How to run bootstrap based variance estimation method using sparx?

Bootstrap based variance estimation method (from now on referred to as "bootstrap") is a method to evaluate the flexibility of a 3D object from its CryoEM images proposed by Penczek et al. (Penczek 2006). The input of this method is a set of 2D projections while the output is a 3D variance map. The theory of bootstrap method is rather complicated, please refer to the paper mentioned above for details. The algorithm itself however is fairly simple: assuming N 2D projections are provided, for each iteration, N projections are randomly selected (one projection can appear multiple times) and reconstruction on these selected projections yields a bootstrap volume, the 3D variance map is calculated as the variance of a set of bootstrap volumes. We will discuss later how many bootstrap volumes are needed to obtain a reliable variance map.

The whole procedure to use SPARX implementation of bootstrap method can be divided into 5 steps:

1. select evenly distributed projections (using sxstat_even.py and sxselect_even.py).

2. normalize the projections (using sxnormal_prj.py, MPI version availiable).

3. generate scratch files (using sxbootstrap_genbuf.py, MPI version availiable).

4. generate bootstrap volumes (using sxbootstrap_run.py, MPI version availiable).

5. run analysis to get variance map (using sxincvar.py)

Step 1. select evenly distributed projections

The input of bootstrap method is a set of 2D projections which of course should be in SPARX's HDF format with the appropriate headers set including the orientation information (phi, theta, psi, s2x, s2y) and the CTF information (ctf_applied, voltage, Cs, amp_contrast, defocus and B_factor).

It should be noted here that the time for bootstrap calculation is almost proportional to the square of number of projections. First, more time will be needed to yield one bootstrap volumes for more projections; second, more bootstrap volumes will be needed to get the variance map to converge due to the nature of bootstrap method. This fact makes it infeasible for many cases to use all the projections user have for bootstrap calculation. Therefore, which projections to select becomes an important issue.

SPARX provides a method to select projections according to the distribution of orientation and the defocus value. The reason these two criteria were adopted is: first, it is our experience that unevenly distributed orientation will cause distortions in variance map; second, the images from higher defocus value are usually more reliable then the ones of lower defocus value.
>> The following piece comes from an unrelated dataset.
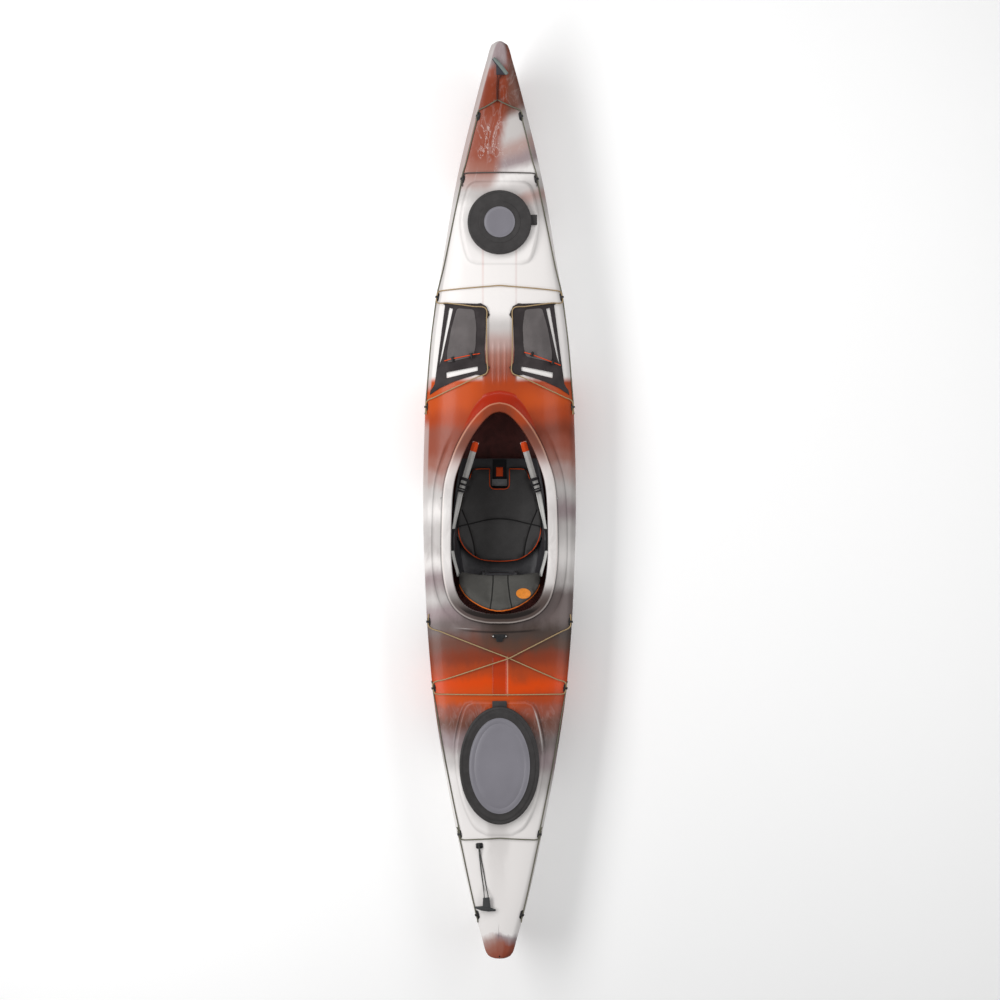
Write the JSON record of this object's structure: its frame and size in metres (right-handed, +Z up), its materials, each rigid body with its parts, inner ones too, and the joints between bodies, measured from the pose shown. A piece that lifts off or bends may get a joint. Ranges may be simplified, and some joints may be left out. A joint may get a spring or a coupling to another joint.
{
  "type": "sit-in sea kayak",
  "caption": "Single sit-in sea kayak with a keyhole cockpit, two rubber-covered hatches, a padded seat that adjusts, foot braces, deck pockets and deck lines.",
  "frame": {"origin": "under the middle of the keel, where the hull rests", "axes": "+X starboard, +Y to the bow, +Z up"},
  "size_m": [0.655, 3.89, 0.386],
  "materials": {
    "hull_plastic": "satin, marbled",
    "bulkhead_foam": "matte closed-cell foam",
    "hatch_rubber": "matte",
    "panel_plastic": "satin",
    "seat_plastic": "textured",
    "cushion_fabric": "woven",
    "strap_webbing": "woven",
    "buckle_plastic": "moulded",
    "pocket_mesh": "mesh with a webbing edge",
    "shock_cord": "braided",
    "deck_cord": "braided",
    "bungee_cord": "braided",
    "toggle_cord": "braided",
    "toggle_rubber": "moulded",
    "fitting_plastic": "moulded"
  },
  "bodies": {
    "boat": {"hull": "hull_plastic", "bow_bulkhead": "bulkhead_foam", "stern_bulkhead": "bulkhead_foam", "seat_pan": "seat_plastic", "seat_cushion": "cushion_fabric", "leg_lift_strap": "strap_webbing", "leg_lift_buckle": "buckle_plastic", "stern_padeye": "fitting_plastic", "deck_bracket": "fitting_plastic", "front_deck_line": "deck_cord", "front_cross_cord": "deck_cord", "rear_deck_line": "deck_cord", "foredeck_bungee": "bungee_cord", "rear_bungee": "bungee_cord", "left_back_strap": "strap_webbing", "left_strap_buckle": "buckle_plastic", "left_foot_rail": "seat_plastic", "left_deck_pocket": "pocket_mesh", "left_shock_cord": "shock_cord", "left_stern_line": "deck_cord", "right_back_strap": "strap_webbing", "right_strap_buckle": "buckle_plastic", "right_foot_rail": "seat_plastic", "right_deck_pocket": "pocket_mesh", "right_shock_cord": "shock_cord", "right_stern_line": "deck_cord", "left_fairlead_1": "fitting_plastic", "right_fairlead_1": "fitting_plastic", "left_fairlead_2": "fitting_plastic", "right_fairlead_2": "fitting_plastic", "left_fairlead_3": "fitting_plastic", "right_fairlead_3": "fitting_plastic", "left_fairlead_4": "fitting_plastic", "right_fairlead_4": "fitting_plastic", "left_fairlead_5": "fitting_plastic", "right_fairlead_5": "fitting_plastic", "left_fairlead_6": "fitting_plastic", "right_fairlead_6": "fitting_plastic", "left_fairlead_7": "fitting_plastic", "right_fairlead_7": "fitting_plastic", "left_fairlead_8": "fitting_plastic", "right_fairlead_8": "fitting_plastic"},
    "bow_cover": {"bow_hatch_cover": "hatch_rubber", "bow_hatch_panel": "panel_plastic"},
    "stern_cover": {"stern_hatch_cover": "hatch_rubber", "stern_hatch_panel": "panel_plastic"},
    "backrest": {"backrest_shell": "seat_plastic", "backrest_cushion": "cushion_fabric"},
    "left_strap": {"left_side_strap": "strap_webbing"},
    "right_strap": {"right_side_strap": "strap_webbing"},
    "left_pedal": {"left_foot_pedal": "seat_plastic"},
    "right_pedal": {"right_foot_pedal": "seat_plastic"},
    "bow_handle": {"bow_toggle": "toggle_rubber", "bow_toggle_cord": "toggle_cord"},
    "stern_handle": {"stern_toggle": "toggle_rubber", "stern_toggle_cord": "toggle_cord"},
    "left_inner_lock": {"left_inner_cord_lock": "fitting_plastic"},
    "left_outer_lock": {"left_outer_cord_lock": "fitting_plastic"},
    "right_inner_lock": {"right_inner_cord_lock": "fitting_plastic"},
    "right_outer_lock": {"right_outer_cord_lock": "fitting_plastic"}
  },
  "joints": [
    {"name": "bow_cover_lift", "type": "slide", "parent": "boat", "child": "bow_cover", "axis": [0, 0, 1], "range_m": [0, 0.06]},
    {"name": "stern_cover_lift", "type": "slide", "parent": "boat", "child": "stern_cover", "axis": [0, 0, 1], "range_m": [0, 0.06]},
    {"name": "backrest_tilt", "type": "hinge", "parent": "boat", "child": "backrest", "pos_m": [0, -0.318, 0.14], "axis": [-1, 0, 0], "range_deg": [0, 50], "deforming": ["left_back_strap", "right_back_strap"]},
    {"name": "left_strap_pull", "type": "slide", "parent": "boat", "child": "left_strap", "axis": [0.2571, 0.8182, 0.5143], "range_m": [0, 0.04]},
    {"name": "right_strap_pull", "type": "slide", "parent": "boat", "child": "right_strap", "axis": [-0.2571, 0.8182, 0.5143], "range_m": [0, 0.04]},
    {"name": "left_pedal_slide", "type": "slide", "parent": "boat", "child": "left_pedal", "axis": [0.0483, 0.9988, 0], "range_m": [-0.13, 0.13]},
    {"name": "right_pedal_slide", "type": "slide", "parent": "boat", "child": "right_pedal", "axis": [-0.0483, 0.9988, 0], "range_m": [-0.13, 0.13]},
    {"name": "bow_toggle_swing", "type": "hinge", "parent": "boat", "child": "bow_handle", "pos_m": [-0.0096, 1.6942, 0.336], "axis": [1, 0, 0], "range_deg": [0, 90], "deforming": ["bow_toggle_cord"]},
    {"name": "stern_toggle_swing", "type": "hinge", "parent": "boat", "child": "stern_handle", "pos_m": [-0.0871, -1.4648, 0.283], "axis": [-1, 0, 0], "range_deg": [0, 90], "deforming": ["stern_toggle_cord"]},
    {"name": "left_inner_lock_slide", "type": "slide", "parent": "boat", "child": "left_inner_lock", "axis": [0.9695, 0.1818, 0.1646], "range_m": [-0.006, 0.005]},
    {"name": "left_outer_lock_slide", "type": "slide", "parent": "boat", "child": "left_outer_lock", "axis": [0.9695, 0.1818, 0.1646], "range_m": [-0.006, 0]},
    {"name": "right_inner_lock_slide", "type": "slide", "parent": "boat", "child": "right_inner_lock", "axis": [-0.8862, 0.2987, 0.3541], "range_m": [-0.006, 0.005]},
    {"name": "right_outer_lock_slide", "type": "slide", "parent": "boat", "child": "right_outer_lock", "axis": [-0.8862, 0.2987, 0.3541], "range_m": [-0.006, 0]}
  ],
  "couplings": [
    {"joint": "left_strap_pull", "follows": "backrest_tilt", "m_per_rad": 0.045},
    {"joint": "right_strap_pull", "follows": "backrest_tilt", "m_per_rad": 0.045}
  ]
}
Two python scripts have been written for the selection of projection directions.

The usage of sxstat_even.py is:

The purpose of sxstat_even.py is to run a statistics on a set of projections about their orientation and defocus. It generates a set of evenly distributed orientations (for the given delta) and assign projections to their closest orientation. The output of it is a text file which contained projections sorted by orientation and their defocus value.

The script sxselect_even.py is used to select projections using the output of sxstat_even.py. The usage is:

for each orientation, nprj projections which have highest defocus values will be selected and written to output_stack.hdf.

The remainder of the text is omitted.